What is expected:
Copy every line of the listing exactly.
>> Begin
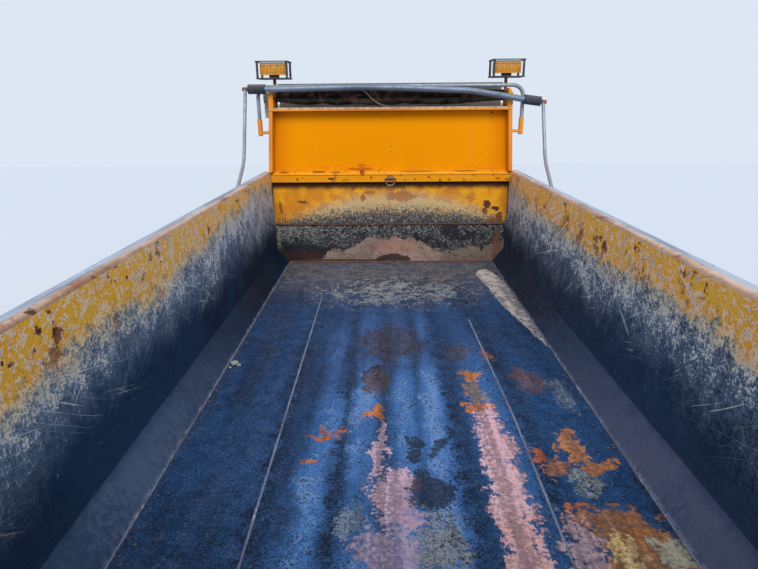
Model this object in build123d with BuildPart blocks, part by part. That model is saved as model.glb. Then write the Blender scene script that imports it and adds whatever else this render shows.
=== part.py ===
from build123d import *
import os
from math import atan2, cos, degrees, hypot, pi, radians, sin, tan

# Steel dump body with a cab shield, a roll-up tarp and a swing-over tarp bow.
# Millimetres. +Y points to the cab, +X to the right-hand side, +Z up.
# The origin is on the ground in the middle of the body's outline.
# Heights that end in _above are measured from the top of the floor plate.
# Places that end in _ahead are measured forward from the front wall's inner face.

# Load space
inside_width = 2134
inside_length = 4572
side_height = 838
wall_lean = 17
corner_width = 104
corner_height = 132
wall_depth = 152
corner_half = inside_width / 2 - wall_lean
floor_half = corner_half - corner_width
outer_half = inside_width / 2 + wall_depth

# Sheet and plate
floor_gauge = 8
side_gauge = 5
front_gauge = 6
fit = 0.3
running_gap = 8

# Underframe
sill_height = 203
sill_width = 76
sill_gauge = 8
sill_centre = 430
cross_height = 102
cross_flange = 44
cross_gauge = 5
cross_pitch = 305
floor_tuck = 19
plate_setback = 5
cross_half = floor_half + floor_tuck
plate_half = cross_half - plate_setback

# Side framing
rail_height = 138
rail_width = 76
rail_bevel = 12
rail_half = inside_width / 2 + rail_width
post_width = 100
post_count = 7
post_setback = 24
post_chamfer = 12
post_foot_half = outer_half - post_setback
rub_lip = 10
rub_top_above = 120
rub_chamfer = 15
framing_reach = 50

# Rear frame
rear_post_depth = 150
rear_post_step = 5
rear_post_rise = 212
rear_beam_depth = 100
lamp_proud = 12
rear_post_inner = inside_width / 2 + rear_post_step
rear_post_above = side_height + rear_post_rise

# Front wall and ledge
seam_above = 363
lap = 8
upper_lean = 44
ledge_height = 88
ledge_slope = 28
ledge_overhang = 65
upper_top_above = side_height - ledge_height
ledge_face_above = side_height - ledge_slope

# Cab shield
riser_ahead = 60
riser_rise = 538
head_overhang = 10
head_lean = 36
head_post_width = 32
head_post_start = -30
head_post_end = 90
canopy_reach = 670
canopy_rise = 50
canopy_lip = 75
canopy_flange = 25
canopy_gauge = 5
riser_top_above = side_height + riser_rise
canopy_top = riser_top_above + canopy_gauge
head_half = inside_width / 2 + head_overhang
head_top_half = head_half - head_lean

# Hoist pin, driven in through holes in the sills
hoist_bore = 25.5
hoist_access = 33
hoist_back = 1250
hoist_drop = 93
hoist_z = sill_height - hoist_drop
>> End
Exercise solution:
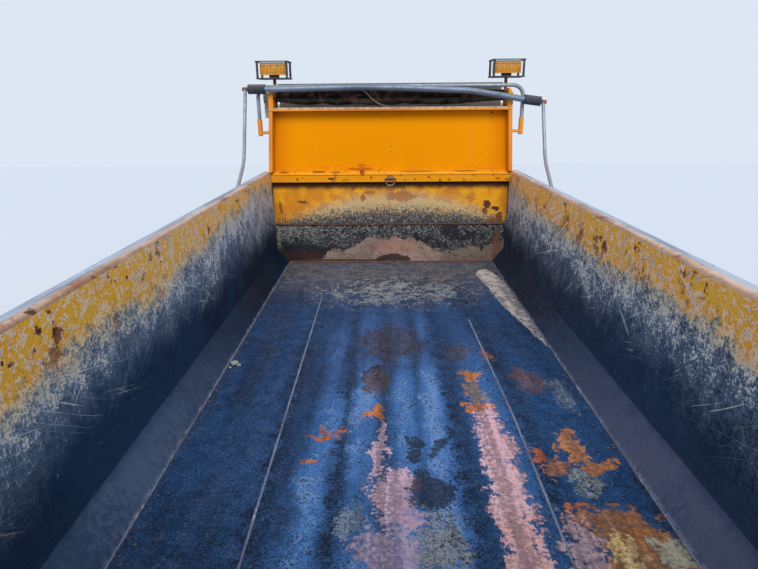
Model this object in build123d with BuildPart blocks, part by part. That model is saved as model.glb. Then write the Blender scene script that imports it and adds whatever else this render shows.
=== part.py ===
from build123d import *
import os
from math import atan2, cos, degrees, hypot, pi, radians, sin, tan

# Steel dump body with a cab shield, a roll-up tarp and a swing-over tarp bow.
# Millimetres. +Y points to the cab, +X to the right-hand side, +Z up.
# The origin is on the ground in the middle of the body's outline.
# Heights that end in _above are measured from the top of the floor plate.
# Places that end in _ahead are measured forward from the front wall's inner face.

# Load space
inside_width = 2134
inside_length = 4572
side_height = 838
wall_lean = 17
corner_width = 104
corner_height = 132
wall_depth = 152
corner_half = inside_width / 2 - wall_lean
floor_half = corner_half - corner_width
outer_half = inside_width / 2 + wall_depth

# Sheet and plate
floor_gauge = 8
side_gauge = 5
front_gauge = 6
fit = 0.3
running_gap = 8

# Underframe
sill_height = 203
sill_width = 76
sill_gauge = 8
sill_centre = 430
cross_height = 102
cross_flange = 44
cross_gauge = 5
cross_pitch = 305
floor_tuck = 19
plate_setback = 5
cross_half = floor_half + floor_tuck
plate_half = cross_half - plate_setback

# Side framing
rail_height = 138
rail_width = 76
rail_bevel = 12
rail_half = inside_width / 2 + rail_width
post_width = 100
post_count = 7
post_setback = 24
post_chamfer = 12
post_foot_half = outer_half - post_setback
rub_lip = 10
rub_top_above = 120
rub_chamfer = 15
framing_reach = 50

# Rear frame
rear_post_depth = 150
rear_post_step = 5
rear_post_rise = 212
rear_beam_depth = 100
lamp_proud = 12
rear_post_inner = inside_width / 2 + rear_post_step
rear_post_above = side_height + rear_post_rise

# Front wall and ledge
seam_above = 363
lap = 8
upper_lean = 44
ledge_height = 88
ledge_slope = 28
ledge_overhang = 65
upper_top_above = side_height - ledge_height
ledge_face_above = side_height - ledge_slope

# Cab shield
riser_ahead = 60
riser_rise = 538
head_overhang = 10
head_lean = 36
head_post_width = 32
head_post_start = -30
head_post_end = 90
canopy_reach = 670
canopy_rise = 50
canopy_lip = 75
canopy_flange = 25
canopy_gauge = 5
riser_top_above = side_height + riser_rise
canopy_top = riser_top_above + canopy_gauge
head_half = inside_width / 2 + head_overhang
head_top_half = head_half - head_lean

# Hoist pin, driven in through holes in the sills
hoist_bore = 25.5
hoist_access = 33
hoist_back = 1250
hoist_drop = 93
hoist_z = sill_height - hoist_drop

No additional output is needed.